Problem to work on
Give the listing again in full, exactly as written.

Dataset excerpt
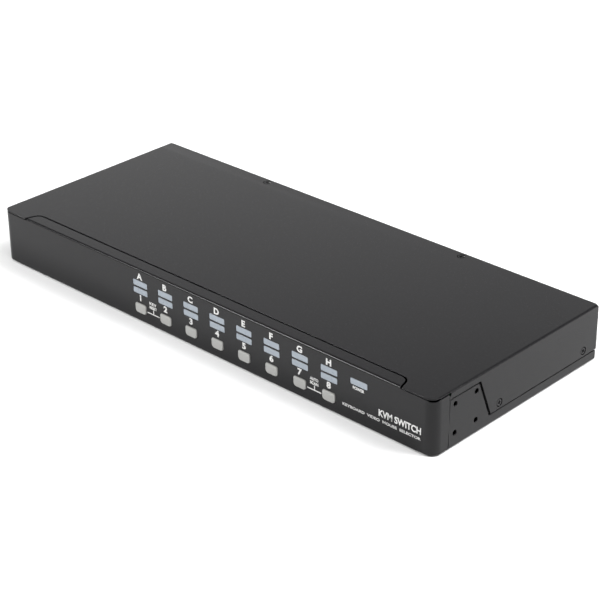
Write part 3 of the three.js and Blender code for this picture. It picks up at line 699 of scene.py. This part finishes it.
def rear_panel(sizes, ports):
    """The rear wall, cut for every port, with a flange folded forwards above and below."""
    low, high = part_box("rear_panel")
    room, nut_hole, inlet_hole = 0.0004, 0.0018, 0.005
    upper_flange, lower_flange = 0.011, 0.009
    holes = []
    for x, z in port_places(ports):
        holes.append([Vector((-px, pz)) for px, pz in reversed(d_outline(ports, x, z, room))])
        holes += [circle(-x + s * ports.jack_spacing / 2, z, nut_hole, 12) for s in (-1, 1)]
    usb_low, usb_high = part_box("console_usb_stack")
    usb, usb_size = (usb_low + usb_high) / 2, usb_high - usb_low
    holes.append(rectangle(-usb.x, usb.z, usb_size.x + 2 * room, usb_size.z + 2 * room, room))
    holes.append(circle(-middle("power_jack").x, POWER_Z, inlet_hole, 32))
    top = unfolded(high.z - sizes.bend, sizes.bend, upper_flange)
    foot = -unfolded(-low.z - sizes.bend, sizes.bend, lower_flange)
    blank = plate(rectangle(0, (top + foot) / 2, 2 * high.x, top - foot), holes, sizes.sheet, sizes.edge)
    fold(blank, (0, 1, 0), high.z - sizes.bend, sizes.bend)
    fold(blank, (0, -1, 0), -low.z - sizes.bend, sizes.bend)
    return placed(blank, facing(BACKWARD, (0, REAR_WALL, 0)))


def flat_screw(sizes):
    """A flat-headed screw with a cross recess, its face at z = 0."""
    head = sizes.screw_head
    shank, tip = 0.0014, 0.0009
    reach, tip_start = 0.006, 0.0056
    outer_inset, rim_inset, face_inset = 0.0001, 0.00012, 0.0003
    outer_drop, rim_drop = 0.00018, 0.00004
    profile = [
        (tip, -reach),
        (shank, -tip_start),
        (shank, -(head - shank)),
        (head - outer_inset, -outer_drop),
        (head - rim_inset, -rim_drop),
        (head - face_inset, 0.0),
    ]
    screw = bmesh.new()
    skin(screw, [at_height(circle(0, 0, radius, 32), z) for radius, z in profile])
    return recessed(screw, cross_recess())


def cross_recess():
    """A tapered cross, as the tip of the driver."""
    arm, waist, deep = 0.0018, 0.00058, 0.0018
    taper, above = 0.35, 0.0002
    corners = [(arm, -waist), (arm, waist), (waist, waist)]
    outline = []
    for quarter in range(4):
        turn = Matrix.Rotation(quarter * math.pi / 2, 2)
        outline += [turn @ Vector(corner) for corner in corners]
    cross = bmesh.new()
    skin(cross, [at_height([point * taper for point in outline], -deep), at_height(outline, above)])
    return cross


def recessed(bm, tool):
    """The mesh with the tool's shape cut out of it."""
    holders = []
    for name, part in (("body", bm), ("tool", tool)):
        mesh = bpy.data.meshes.new(name)
        part.to_mesh(mesh)
        part.free()
        holder = bpy.data.objects.new(name, mesh)
        bpy.context.scene.collection.objects.link(holder)
        holders.append(holder)
    body, cutter = holders
    cut = body.modifiers.new("cut", "BOOLEAN")
    cut.object = cutter
    cut.solver = "EXACT"
    result = bmesh.new()
    result.from_object(body, bpy.context.evaluated_depsgraph_get())
    for holder in holders:
        mesh = holder.data
        bpy.data.objects.remove(holder)
        bpy.data.meshes.remove(mesh)
    return result


# ---- controls ----


def push_button(sizes, x, z):
    """A milky key with rounded rims and a slightly bulging face, on the lip that holds it in."""
    cap = bmesh.new()
    face = sizes.button_proud - sizes.button_crown
    rim, rim_steps = 0.0006, 4
    rings = [at_height(button_outline(sizes, 0, 0), BEHIND_WALL)]
    for step in range(rim_steps + 1):
        angle = math.pi / 2 * step / rim_steps
        grow = rim * (math.cos(angle) - 1)
        rings.append(at_height(button_outline(sizes, 0, 0, grow), face - rim * (1 - math.sin(angle))))
    flat = rings[-1]
    for share in (0.8, 0.5, 0.2):
        height = face + sizes.button_crown * (1 - share**2)
        rings.append([Vector((point.x * share, point.y * share, height)) for point in flat])
    skin(cap, rings)
    more, lip_thickness = 0.002, 0.001
    lip_outline = rectangle(0, 0, sizes.button_width + more, sizes.button_height + more, 0.001)
    lip = lifted(plate(lip_outline, [], lip_thickness, MOULD_EDGE), BEHIND_WALL)
    stem = bmesh.new()
    stem_radius, stem_end, stem_top = 0.0022, -0.005, -0.0018
    skin(stem, [at_height(circle(0, 0, stem_radius), z) for z in (stem_end, stem_top)])
    return placed(joined(cap, lip, stem), facing(FORWARD, (x, FRONT, z)))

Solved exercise
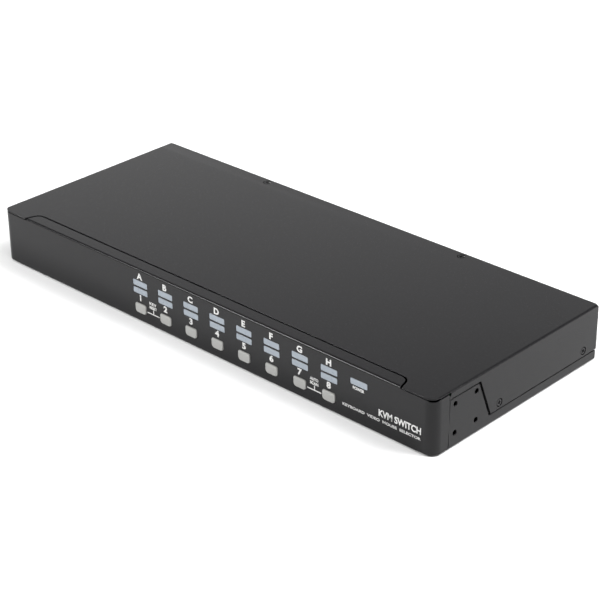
Write part 3 of the three.js and Blender code for this picture. It picks up at line 699 of scene.py. This part finishes it.
def rear_panel(sizes, ports):
    """The rear wall, cut for every port, with a flange folded forwards above and below."""
    low, high = part_box("rear_panel")
    room, nut_hole, inlet_hole = 0.0004, 0.0018, 0.005
    upper_flange, lower_flange = 0.011, 0.009
    holes = []
    for x, z in port_places(ports):
        holes.append([Vector((-px, pz)) for px, pz in reversed(d_outline(ports, x, z, room))])
        holes += [circle(-x + s * ports.jack_spacing / 2, z, nut_hole, 12) for s in (-1, 1)]
    usb_low, usb_high = part_box("console_usb_stack")
    usb, usb_size = (usb_low + usb_high) / 2, usb_high - usb_low
    holes.append(rectangle(-usb.x, usb.z, usb_size.x + 2 * room, usb_size.z + 2 * room, room))
    holes.append(circle(-middle("power_jack").x, POWER_Z, inlet_hole, 32))
    top = unfolded(high.z - sizes.bend, sizes.bend, upper_flange)
    foot = -unfolded(-low.z - sizes.bend, sizes.bend, lower_flange)
    blank = plate(rectangle(0, (top + foot) / 2, 2 * high.x, top - foot), holes, sizes.sheet, sizes.edge)
    fold(blank, (0, 1, 0), high.z - sizes.bend, sizes.bend)
    fold(blank, (0, -1, 0), -low.z - sizes.bend, sizes.bend)
    return placed(blank, facing(BACKWARD, (0, REAR_WALL, 0)))


def flat_screw(sizes):
    """A flat-headed screw with a cross recess, its face at z = 0."""
    head = sizes.screw_head
    shank, tip = 0.0014, 0.0009
    reach, tip_start = 0.006, 0.0056
    outer_inset, rim_inset, face_inset = 0.0001, 0.00012, 0.0003
    outer_drop, rim_drop = 0.00018, 0.00004
    profile = [
        (tip, -reach),
        (shank, -tip_start),
        (shank, -(head - shank)),
        (head - outer_inset, -outer_drop),
        (head - rim_inset, -rim_drop),
        (head - face_inset, 0.0),
    ]
    screw = bmesh.new()
    skin(screw, [at_height(circle(0, 0, radius, 32), z) for radius, z in profile])
    return recessed(screw, cross_recess())


def cross_recess():
    """A tapered cross, as the tip of the driver."""
    arm, waist, deep = 0.0018, 0.00058, 0.0018
    taper, above = 0.35, 0.0002
    corners = [(arm, -waist), (arm, waist), (waist, waist)]
    outline = []
    for quarter in range(4):
        turn = Matrix.Rotation(quarter * math.pi / 2, 2)
        outline += [turn @ Vector(corner) for corner in corners]
    cross = bmesh.new()
    skin(cross, [at_height([point * taper for point in outline], -deep), at_height(outline, above)])
    return cross


def recessed(bm, tool):
    """The mesh with the tool's shape cut out of it."""
    holders = []
    for name, part in (("body", bm), ("tool", tool)):
        mesh = bpy.data.meshes.new(name)
        part.to_mesh(mesh)
        part.free()
        holder = bpy.data.objects.new(name, mesh)
        bpy.context.scene.collection.objects.link(holder)
        holders.append(holder)
    body, cutter = holders
    cut = body.modifiers.new("cut", "BOOLEAN")
    cut.object = cutter
    cut.solver = "EXACT"
    result = bmesh.new()
    result.from_object(body, bpy.context.evaluated_depsgraph_get())
    for holder in holders:
        mesh = holder.data
        bpy.data.objects.remove(holder)
        bpy.data.meshes.remove(mesh)
    return result


# ---- controls ----


def push_button(sizes, x, z):
    """A milky key with rounded rims and a slightly bulging face, on the lip that holds it in."""
    cap = bmesh.new()
    face = sizes.button_proud - sizes.button_crown
    rim, rim_steps = 0.0006, 4
    rings = [at_height(button_outline(sizes, 0, 0), BEHIND_WALL)]
    for step in range(rim_steps + 1):
        angle = math.pi / 2 * step / rim_steps
        grow = rim * (math.cos(angle) - 1)
        rings.append(at_height(button_outline(sizes, 0, 0, grow), face - rim * (1 - math.sin(angle))))
    flat = rings[-1]
    for share in (0.8, 0.5, 0.2):
        height = face + sizes.button_crown * (1 - share**2)
        rings.append([Vector((point.x * share, point.y * share, height)) for point in flat])
    skin(cap, rings)
    more, lip_thickness = 0.002, 0.001
    lip_outline = rectangle(0, 0, sizes.button_width + more, sizes.button_height + more, 0.001)
    lip = lifted(plate(lip_outline, [], lip_thickness, MOULD_EDGE), BEHIND_WALL)
    stem = bmesh.new()
    stem_radius, stem_end, stem_top = 0.0022, -0.005, -0.0018
    skin(stem, [at_height(circle(0, 0, stem_radius), z) for z in (stem_end, stem_top)])
    return placed(joined(cap, lip, stem), facing(FORWARD, (x, FRONT, z)))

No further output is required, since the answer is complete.